LIQUIDITY MANAGEMENT IN THE SERVICE INDUSTRIES
ABSTRACT: The significance of the service industries in the economic development of Nigeria cannot be undermined. However, liquidity problems constitute a major constraint on the development of this industry. This study addresses the practical measures in the service industries needs to adopt and effectively manage their liquid resources especially taking cognizance of the current economic recession in the country. This study shows that economic recession and over investment in stock are the major causes of liquidity problems in the service industries. The researcher discovered that the firms in the service industries have adopted several measures in an attempt to solve the problem. The basis of recommendation is a more efficient liquid management practice as well as the need for the government to revert the distress economy.

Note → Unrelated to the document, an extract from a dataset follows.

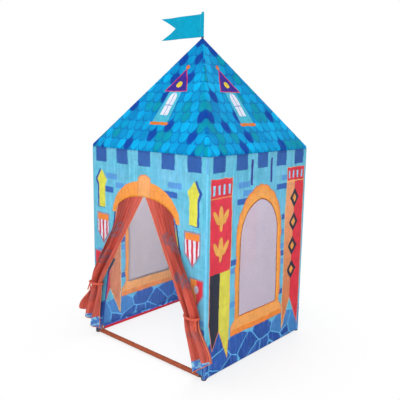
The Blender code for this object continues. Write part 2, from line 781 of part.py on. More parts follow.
def mast(surface, tent):
    """The rod in the socket, the ring that the flag rests on, and the cap that keeps it on."""
    foot = HUB_HEIGHT - HUB_BARREL_DROP - SOCKET_DEPTH + CLEARANCE
    axis = axis_empty("mast_axis", tent, (0, 0, foot))
    ring = FLAG_FOOT - CLEARANCE - foot
    top = MAST_TOP - foot
    bm = turned([
        (0, 0),
        (MAST_RADIUS - PLUG_CHAMFER, 0),
        (MAST_RADIUS, PLUG_CHAMFER),
        (MAST_RADIUS, ring - MAST_COLLAR_HEIGHT),
        (MAST_COLLAR_RADIUS, ring - MAST_COLLAR_HEIGHT),
        (MAST_COLLAR_RADIUS, ring),
        (MAST_RADIUS, ring),
        (MAST_RADIUS, top),
        (0, top),
    ], MAST_SIDES)
    piece("flag_mast", bm, surface, axis)
    skirt = FLAG_FOOT + FLAG_HEIGHT + CLEARANCE - foot
    inner = (MAST_RADIUS + CLEARANCE) / math.cos(math.pi / MAST_SIDES)
    bm = turned([
        (0, top + CLEARANCE),
        (inner, top + CLEARANCE),
        (inner, skirt),
        (CAP_RADIUS, skirt),
        (CAP_RADIUS, top + CLEARANCE),
        (CAP_RADIUS - PLUG_CHAMFER, top + CAP_HEIGHT),
        (0, top + CAP_HEIGHT),
    ], MAST_SIDES)
    piece("mast_cap", bm, surface, axis)
    return axis


def flag(surface, mast_axis):
    """A swallow-tailed flag that points to -X, sewn to a sleeve round the mast."""
    foot = FLAG_FOOT - mast_axis.location.z
    axis = axis_empty("flag_axis", mast_axis, (0, 0, foot))
    inner = (MAST_RADIUS + CLEARANCE) / math.cos(math.pi / SLEEVE_SIDES)
    outer = inner + CLOTH
    outline = [(inner, 0), (outer, 0), (outer, FLAG_HEIGHT), (inner, FLAG_HEIGHT)]
    sleeve = turned(outline, SLEEVE_SIDES, closed=True)
    root = (inner * math.cos(math.pi / SLEEVE_SIDES) + outer) / 2

    def place(i, j):
        level = j / FLAG_ROWS
        tip = FLAG_LENGTH - FLAG_NOTCH * (1 - abs(2 * level - 1))
        run = (tip - root) * i / FLAG_COLUMNS
        wave = FLAG_WAVE * math.sin(math.tau * run / FLAG_WAVE_LENGTH) * run / FLAG_LENGTH
        return Vector((-root - run, wave, FLAG_HEIGHT * level))

    panel = sheet(FLAG_COLUMNS, FLAG_ROWS, place)
    bmesh.ops.solidify(panel, geom=panel.faces[:], thickness=CLOTH)
    bmesh.ops.recalc_face_normals(panel, faces=panel.faces)
    bmesh.ops.translate(panel, vec=(0, CLOTH / 2, 0), verts=panel.verts)
    return piece("flag", joined([sleeve, panel]), surface, axis)


def build():
    clear_scene()
    tube = look("tube_plastic", (0.62, 0.63, 0.64), 0.38)
    joint = look("joint_plastic", (0.045, 0.047, 0.055), 0.45)
    mast_grey = look("mast_plastic", (0.06, 0.065, 0.075), 0.40)
    roof = look("roof_cloth", (0.03, 0.38, 0.58), 0.62)
    printed = look("wall_cloth", (0.15, 0.55, 0.72), 0.65)
    bar = look("threshold_cloth", (0.40, 0.075, 0.038), 0.65)
    net = look("window_net_cloth", (0.55, 0.50, 0.58), 0.75)
    curtain_red = look("curtain_cloth", (0.55, 0.07, 0.035), 0.60)
    tie_red = look("tie_cloth", (0.50, 0.09, 0.03), 0.60)
    flag_blue = look("flag_cloth", (0.0, 0.42, 0.62), 0.60)

    tent = axis_empty("tent", None, (0, FRAME_SETBACK, 0))
    pole_frame(tube, joint, tent)
    roof_canopy(roof, tent)
    door = (DOOR_HALF_WIDTH, BASE_HEIGHT + SEAM_RISE, DOOR_SPRING, door_arch)
    window = (WINDOW_HALF_WIDTH, WINDOW_SILL, WINDOW_SPRING, window_arch)
    # The back wall has the side walls' panel without its opening.
    blank = (WINDOW_HALF_WIDTH, WINDOW_SILL, WINDOW_SPRING, None)
    wall("front_wall", 0, printed, tent, *door, hem=False)
    wall("right_wall", 1, printed, tent, *window)
    wall("back_wall", 2, printed, tent, *blank)
    wall("left_wall", 3, printed, tent, *window)
    threshold_sleeve(bar, tent)
    window_net("right_window_net", 1, net, tent)
    window_net("left_window_net", 3, net, tent)
    curtain(-1, "left", curtain_red, tie_red, tent)
    curtain(1, "right", curtain_red, tie_red, tent)
    mast_axis = mast(mast_grey, tent)
    flag(flag_blue, mast_axis)


build()
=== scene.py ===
"""A child's castle play tent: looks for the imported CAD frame, in metres, with the doorway towards -Y."""

from math import atan2, copysign, cos, hypot, pi, radians, sin, sqrt, tau

import bmesh
import bpy
from mathutils import Matrix, Vector, noise


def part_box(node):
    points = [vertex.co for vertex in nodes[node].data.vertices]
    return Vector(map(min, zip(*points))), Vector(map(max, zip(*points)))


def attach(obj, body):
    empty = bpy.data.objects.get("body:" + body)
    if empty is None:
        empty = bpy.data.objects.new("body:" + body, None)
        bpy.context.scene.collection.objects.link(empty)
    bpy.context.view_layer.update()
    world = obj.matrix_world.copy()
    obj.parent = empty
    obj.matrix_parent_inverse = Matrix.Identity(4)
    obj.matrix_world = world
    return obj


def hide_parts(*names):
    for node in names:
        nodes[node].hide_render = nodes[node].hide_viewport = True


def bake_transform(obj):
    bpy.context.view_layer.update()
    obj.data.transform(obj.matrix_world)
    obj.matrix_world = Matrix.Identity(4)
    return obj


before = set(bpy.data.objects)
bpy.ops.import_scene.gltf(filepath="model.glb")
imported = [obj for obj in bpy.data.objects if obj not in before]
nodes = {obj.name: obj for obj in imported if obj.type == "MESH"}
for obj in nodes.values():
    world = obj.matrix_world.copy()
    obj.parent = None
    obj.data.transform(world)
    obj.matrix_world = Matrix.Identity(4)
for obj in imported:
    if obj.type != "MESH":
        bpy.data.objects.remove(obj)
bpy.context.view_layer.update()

# Studio: a pale floor that fades to white, even soft light, and the photograph's camera.
# The eye, its direction and its lens were worked out from the tent's corners in the photograph.
EYE = Vector((1.80705, -1.99298, 1.18055))
LOOK = Vector((-0.65693, 0.73421, -0.17139))
ROLL = radians(0.9)
LENS = 48.25
FLOOR_RADIUS = 9.0
SHADOW_REACH = (0.50, 1.05)
FLOOR_LIFT = 0.72
SKY_LEVEL = 0.80
CAMERA_RAY, GLOSSY_RAY, TRANSMITTED_RAY = 0, 3, 6
LAMPS = {
    "key_lamp": ((2.0, -2.5, 1.35), 1.3, 36.0),
    "top_lamp": ((2.2, -2.2, 3.4), 2.6, 24.0),
    "fill_lamp": ((-3.2, -2.4, 2.2), 2.6, 22.0),
    "back_lamp": ((-1.0, 3.4, 3.0), 2.4, 30.0),
    "room_lamp": ((0.0, 0.0, 1.06), 0.34, 4.5),
}
LAMP_TARGET = Vector((0, 0, 0.75))

scene = bpy.context.scene
scene.view_settings.view_transform = "Standard"
camera_data = bpy.data.cameras.new("camera")
camera_data.lens = LENS
camera = bpy.data.objects.new("camera", camera_data)
scene.collection.objects.link(camera)
camera.location = EYE
camera.rotation_euler = (LOOK.to_track_quat("-Z", "Y").to_matrix() @ Matrix.Rotation(ROLL, 3, "Z")).to_euler()
scene.camera = camera

for lamp_name, (lamp_place, lamp_size, lamp_power) in LAMPS.items():
    lamp_data = bpy.data.lights.new(lamp_name, "AREA")
    lamp_data.size = lamp_size
    lamp_data.energy = lamp_power
    lamp = bpy.data.objects.new(lamp_name, lamp_data)
    scene.collection.objects.link(lamp)
    lamp.location = lamp_place
    lamp.rotation_euler = (LAMP_TARGET - lamp.location).to_track_quat("-Z", "Y").to_euler()
    lamp.visible_camera = False


def maths(operation, reflected=False):
    """A method that joins a Term and a number or another Term by one maths node."""
    if reflected:
        return lambda term, other: term.math(operation, other, term)
    return lambda term, other=0.0: term.math(operation, term, other)


class Term:
    """A node socket that can stand in a sum, so that a pattern reads as a formula."""

    def __init__(self, tree, socket):
        self.tree = tree
        self.socket = socket

    def node(self, kind, settings, inputs, output=0):
        """Adds a node with its settings, and the values or links of its sockets."""
        made = self.tree.nodes.new(kind)
        for key, value in settings.items():
            setattr(made, key, value)
        for key, value in inputs.items():
            if isinstance(value, Term):
                self.tree.links.new(value.socket, made.inputs[key])
            else:
                made.inputs[key].default_value = value
        return Term(self.tree, made.outputs[output])

    def math(self, operation, first, second=0.0, third=0.0, clamp=False):
        return self.node("ShaderNodeMath", {"operation": operation, "use_clamp": clamp},
                         {0: first, 1: second, 2: third})

    __add__ = __radd__ = maths("ADD")
    __sub__ = maths("SUBTRACT")
    __rsub__ = maths("SUBTRACT", reflected=True)
    __mul__ = __rmul__ = maths("MULTIPLY")
    __truediv__ = maths("DIVIDE")
    __rtruediv__ = maths("DIVIDE", reflected=True)
    __abs__ = maths("ABSOLUTE")
    least = maths("MINIMUM")
    most = maths("MAXIMUM")
    above = maths("GREATER_THAN")
    below = maths("LESS_THAN")
    modulo = maths("FLOORED_MODULO")
    angle = maths("ARCTAN2")
    floor = maths("FLOOR")
    nearest = maths("ROUND")
    sine = maths("SINE")

    def __neg__(self):
        return self * -1.0

    def root(self):
        return self.math("SQRT", self.most(0.0))

    def over(self, soft):
        """1 where the term is above zero and 0 below, with an edge this soft."""
        return self.math("MULTIPLY_ADD", self, 1.0 / soft, 0.5, clamp=True)

    def ramp(self, start, end):
        """0 where the term is at the start, 1 where it is at the end, and even in between."""
        return ((self - start) / (end - start)).most(0.0).least(1.0)

    def line(self, middle, sharpness):
        """1 where the term is at the middle, and 0 on both sides of a line this sharp."""
        return 1.0 - (abs(self - middle) * sharpness).least(1.0)

    def vector(self, y, z=0.0):
        return self.node("ShaderNodeCombineXYZ", {}, {0: self, 1: y, 2: z})

    def part(self, axis):
        return self.node("ShaderNodeSeparateXYZ", {}, {0: self}, axis)

    def stretched(self, scales):
        """A place times one scale along each axis."""
        return self.node("ShaderNodeVectorMath", {"operation": "MULTIPLY"}, {0: self, 1: scales})

    def dimmed(self, level):
        """A colour or vector times this level."""
        return self.node("ShaderNodeVectorMath", {"operation": "SCALE"}, {0: self, "Scale": level})

    def noise(self, scale, detail=2.0, rough=0.5, output=0):
        """Smooth noise from 0 to 1 at this place."""
        return self.node("ShaderNodeTexNoise", {}, {"Vector": self, "Scale": scale, "Detail": detail,
                                                    "Roughness": rough}, output)

    def random(self, output=0):
        """A random value, or colour, for each whole-numbered cell."""
        return self.node("ShaderNodeTexWhiteNoise", {"noise_dimensions": "2D"}, {"Vector": self}, output)

    def mix(self, first, second):
        """The first colour where the term is 0, and the second where it is 1."""
        return self.node("ShaderNodeMix", {"data_type": "RGBA"}, {0: self, 6: first, 7: second}, 2)

    def mottled(self, scale, detail, first, second):
        """Two dyes in soft patches."""
        return self.noise(scale, detail).mix(dye(first), dye(second))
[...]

The recommendation outlined in Chapter three, if meticulously implemented, will ease the liquidity problem of service industry.
TABLE OF CONTENTS
CHAPTER ONE
- INTRODUCTION 1
- STATEMENT OF THE PROBLEM 2
- OBJECTIVES OF THE STUDY 3
- SIGNIFICANCE OF THE STUDY 3
- DELIMITATION, SCOPE AND LIMITATIONS 4
- DEFINITION OF TERMS 5
CHAPTER TWO
- REVIEW OF RELATED LITERATURE 7
2.1 THE CONCEPT OF LIQUIDITY 7
- LIQUIDITY VS PROFITABILITY 8
- ENHANCING LIQUIDITY THROUGH
EFFICIENT MANAGEMENT OF CASH AND MARKETABLE SECURITIES. 9
- ENHANCING LIQUIDITY THROUGH EFFICIENT RECEIVABLE MANAGEMENT 11
- ENHANCING LIQUIDITY THROUGH EFFICIENT INVENTORY MANAGEMENT 14
- LIQUIDITY CIRCULATION FLOW SPEED’S 16
CHAPTER THREE
- FINDINGS, RECOMMENDATIONS AND CONCLUSION19
3.1 DISCUSSION OF FINDINGS 19
- CONCLUSION 19
- BIBLIOGRAPHY 21
CHAPTER ONE
Liquidity has been given different definitions by different authors. Most definitions revolve around the fact that liquidity is the ability to convert assets into cash or obtain cash required. Hornby et al (1982) defined liquidity as the state of being able to raise funds easily by selling assets. “Hidmarch (1981) regards liquidity as closely related to solvency. Researchers view liquidity as the availability of cash resources required to meet the obligation of an organization as they take due.